Brands branched off with different levels of dedication to strict tradition, from the copper rivets to the chain-stitched hems to the classic cut to the selvage denim, which signifies that the fabric was made on small-batch looms.
“It comes from this really Confucian idea,” said Mr. Marx, “that there is a perfect iconic pair of jeans and it is the Levi’s 501 from the ’30s to the ’60s. It’s the idea that there was perfection in the past, and we lost it, rather than some Western idea of progress, which is that you can always make a better jean. It’s like this race to make a better version of the thing we lost.”
After you check out UES and Evisu, head to Gohanya Isshin Daikanyama for a lunch of sashimi and tempura.
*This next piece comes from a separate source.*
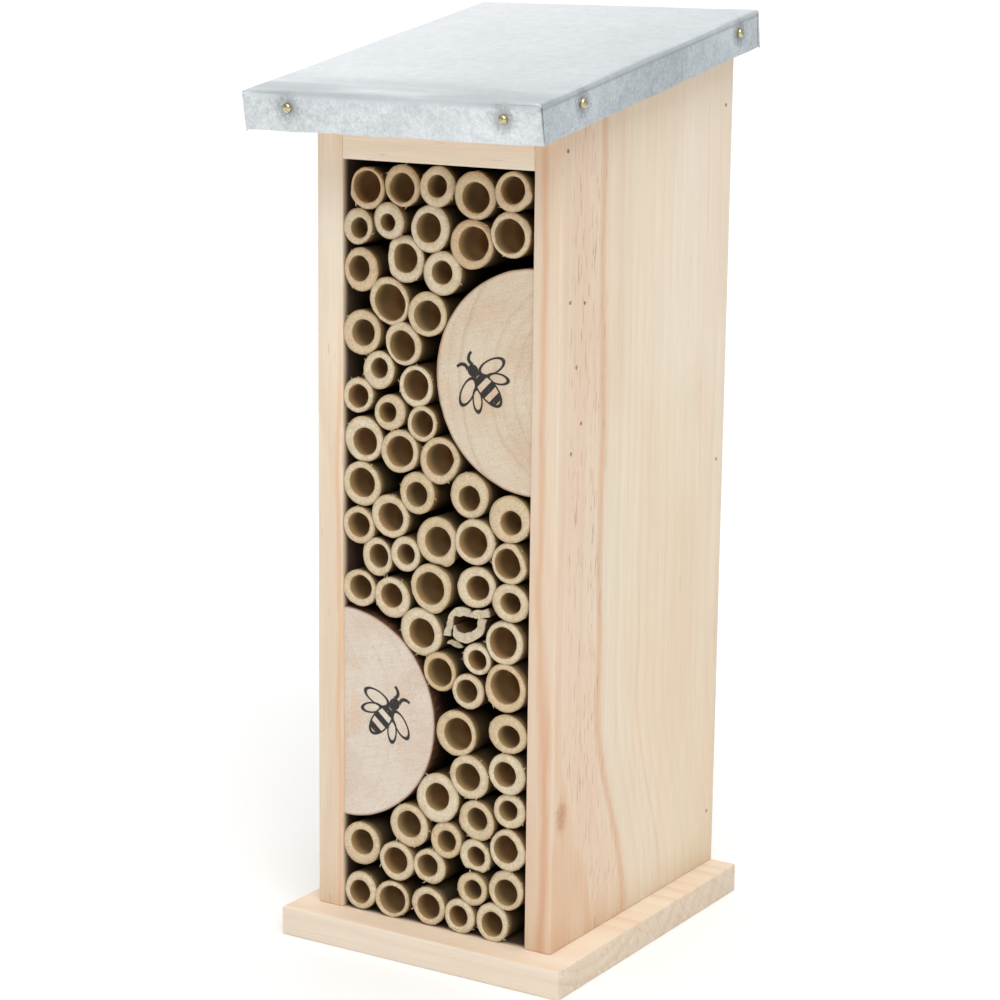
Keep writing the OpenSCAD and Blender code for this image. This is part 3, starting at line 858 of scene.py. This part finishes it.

If you skip the pumpkin crème brûlée here, you will have made a grave mistake. Afterward, the garden of the Former Asakura Residence, a traditional Japanese home from the early 20th century, serves as a quiet place to sit before heading off again.
Walk east, where you’ll technically cross into the Ebisu neighborhood to visit Warehouse & Co., a brand whose founders used to work at Evisu, but now focus on “faithful reproductions of vintage garments.” These jeans satisfy the purist.
“We replicate vintage jeans with no compromise,” explained Masaki Fujiki, the manager of sales and public relations at Warehouse & Co., over email. The brand, which is approaching its 25th anniversary, never changes its production process, he said, from the yarn to how it’s spun to the indigo dyeing method.
Warehouse & Co. reproduced its line, the Duckdigger, from work wear found in the 19th century in a ghost town in the American West, Mr. Fujiki said. Its jeans, overalls and coveralls cost between $200 and $300, and it sells its own brand of denim wash.
“Beware of imitations,” the labels say. Around the Warehouse website and catalog, a word often leaned on is “authentic.”
“So how do you make authentic jeans?” Mr. Marx asked. “If you can make the jeans authentically to how they used to be made, then you have a claim to authenticity, and that’s what Japan has done.”